The noble Lord, Lord Paddick, asked to see an example of what an agreement might look like and mentioned a state in America. However, we would not make an agreement with a state; it would be with the United States, not on a state-by-state basis. Any agreement reached with another jurisdiction—in this example, the United States—would be subject to parliamentary scrutiny in the usual way. Therefore, those agreements would be published in full and, of course, the OSJA process would be applied in each case. An international agreement reached with another jurisdiction and requiring ratification could not be ratified unless the scrutiny process under Part 2 of the Constitutional Reform and Governance Act 2010 had been complied with. This entails publishing a copy as a Command Paper, laid before Parliament in the usual way. I should also stress that regulations designating an international agreement under Section 52 of the IP Act will be subject to parliamentary scrutiny via the negative procedure and regulations imposing additional conditions will be subject to the affirmative procedure.

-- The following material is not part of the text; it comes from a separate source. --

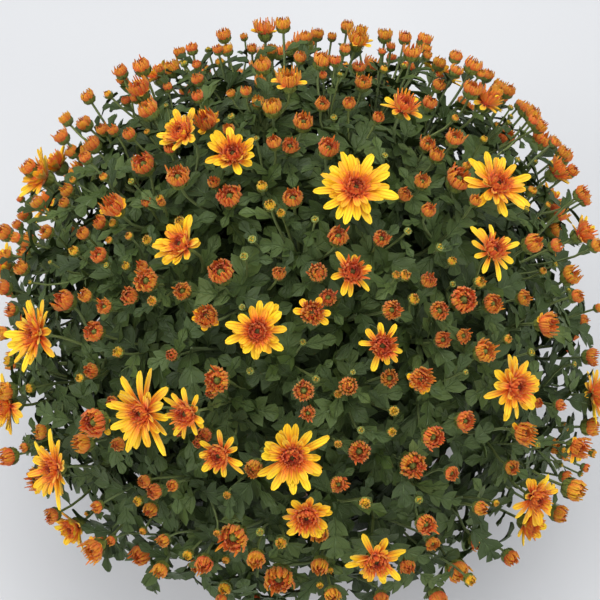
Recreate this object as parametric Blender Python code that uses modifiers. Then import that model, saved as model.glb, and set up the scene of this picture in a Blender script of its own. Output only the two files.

I have just received notes from the Box on various points that noble Lords have made. The noble Lord, Lord Rosser, asked: if another country has a lower threshold for what is regarded as reasonable belief, what would we do about the arrangement as it is all about mutual recognition of legal systems? I hope it comforts him if I say that the UK would not agree to any arrangement where the threshold did not provide similarly protective standards to those in the UK, so the agreements will actually recognise that shared acceptance of the laws of another country when we enter into them. Any agreement that the UK enters into will be based on trust and mutual respect for each other’s adherence to principles including the rule of law, due process and judicial oversight for obtaining and dealing with information and evidence with regard
to serious crime. Under any proposed agreement, the UK would require the other country to set out the powers that it intended to use in the pursuance of requests made under the agreement. The UK would also ask the other country to commit that it would not rely on another power unless agreed by both parties. In addition, it will specify the evidential standard required before requests are made and ensure that the UK is satisfied with those standards before designating an agreement for incoming requests.
The noble Lord also asked the important question about why the Bill differentiates between journalistic material and journalistic material held in confidence. The Bill develops the on-notice safeguards that already exist under the PACE Act 1984 while recognising that this Bill is about the investigation of serious crime, including terrorism. In categorising material for additional protections, the Bill takes a similar approach to the IP Act 2016 by identifying confidential journalistic material for those on-notice protections. Other explicit and implicit protections under the Bill will apply to all types of journalistic material, such as: judicial control of access; the requirement for it to be in the public interest for such material to be obtained; and the requirement for all decisions to grant access to be compatible with our human rights obligations, including those that protect freedom of expression and privacy.
I end on the point about the death penalty, which of course is at the heart of these amendments and first and foremost in this discussion. I am looking forward to further discussions on Report and the meetings that we will have ahead of it. I invite the noble Lord to withdraw the amendment.